December Meme, Question #8

For poeticknowledge: Best birthday and Christmas gift ever received?

Confession time: I have a rather poor memory for when I got things. I remember such-and-such a thing was a gift, and generally I can pinpoint who gave it to me, but I usually can’t remember if it was for Christmas or birthday or just because or who knows what.

For instance, poeticknowledge sent me a wonderful teapot with pink flowers one year - wonderful both in that I like the teapot very much, and also because it fortuitously matches some china teacups and saucers that I inherited, which lacked only for a teapot to make a complete tea set - but I’m not actually sure when it was. Maybe early after I moved to Bloomington? We did have lots of delightful tea parties with it in Bloomington.

Another favorite gift is an olive wood lemon juicer my friend Micky bought for me while she was on an archaeological dig in Greece. It’s the perfect souvenir: suggestive of the area (the olive wood), beautiful (gorgeous wood grain), and useful.
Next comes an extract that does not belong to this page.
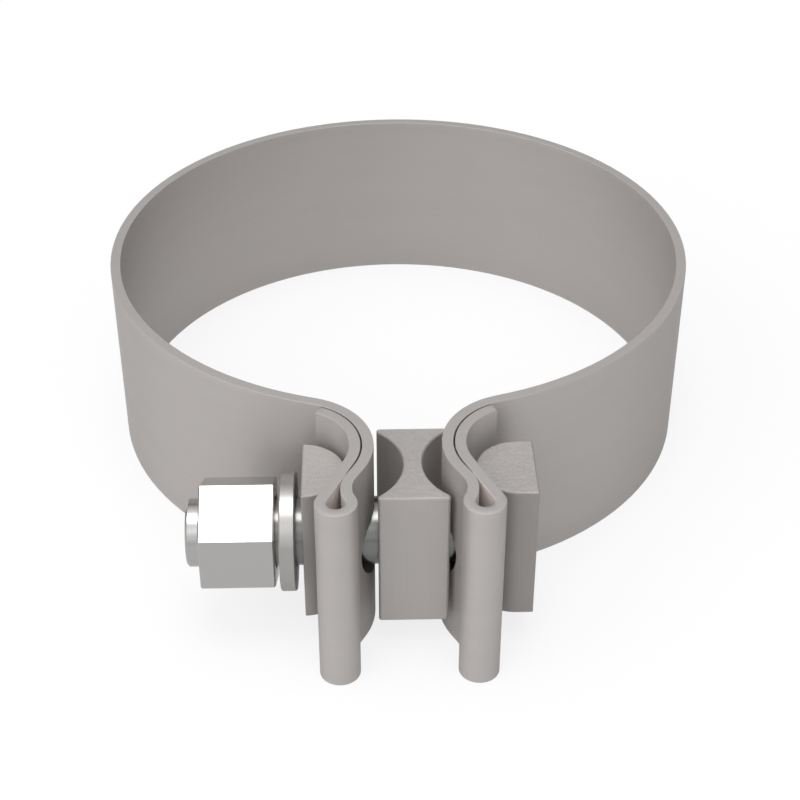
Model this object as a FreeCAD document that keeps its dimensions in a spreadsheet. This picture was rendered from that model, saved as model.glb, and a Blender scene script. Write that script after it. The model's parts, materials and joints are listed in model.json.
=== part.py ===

I think that was the year she sent me hot chocolate cubes, so that must have been a Christmas present. The hot chocolate cubes were delicious, too.

Oh, and the mug I still use for my morning tea was a present from Caitlin (high school friend Caitlin, rather than current friend Caitlin; too many Caitlins…) - from not too long before our friendship imploded, ironically. It is too bad. I never was quite sure what went wrong, but I guess you can’t win them all. It’s a really good mug, anyway.